US gold futures fell 0.3 percent to USD4,810.90.

“If we do see some type of easing of US-Iran tensions or an end to the war, there will be a stronger likelihood of Federal Reserve rate cuts down the road… And that could support the precious metals complex,” said David Meger, director of metals trading at High Ridge Futures.

Optimism grew that the Iran war may be near an end, with a source saying a Pakistani mediator had made a breakthrough on “sticky issues”, although Iran said the fate of its nuclear program had not been resolved.

Gold prices initially fell when the US and Israel launched the war on Iran in late February, with liquidity pressures and inflation concerns as energy prices soared prompting markets to dial back expectations of interest rate cuts. As a zero-yielding asset, gold tends to lose appeal when interest rates are high.
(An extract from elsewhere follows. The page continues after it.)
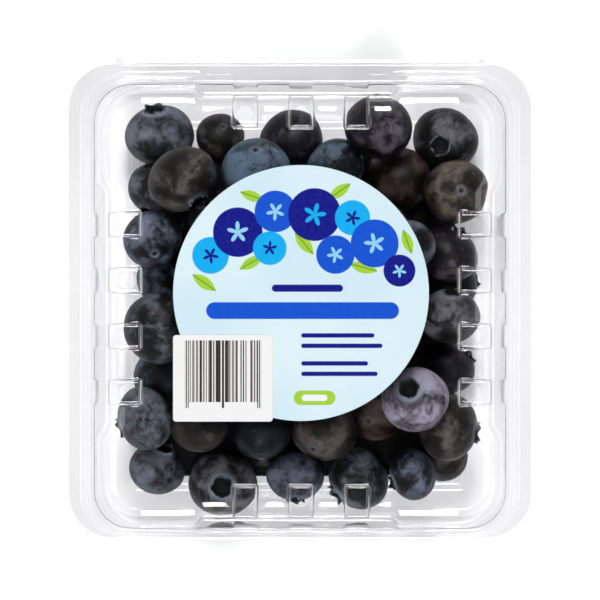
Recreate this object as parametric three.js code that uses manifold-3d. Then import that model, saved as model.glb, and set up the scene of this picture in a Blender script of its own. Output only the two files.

Currently, traders see a 32 percent chance of a US interest rate cut this year.

Data showed that new applications for US unemployment benefits fell last week, suggesting labor market conditions remained stable, though employers are cautious about increasing headcount as the war with Iran casts a shadow over the economy.

Among other metals, spot silver fell 0.7 percent to USD78.53 per ounce. The silver market is heading for a sixth year of structural deficit, with 762 million troy ounces drawn from stocks since 2021, raising the risk of a renewed liquidity squeeze despite weaker demand expectations, the Silver Institute and consultancy Metals Focus said on Wednesday.

Platinum lost 0.7 percent to USD2,095.06 and palladium was down 0.7 percent at USD1,578.06.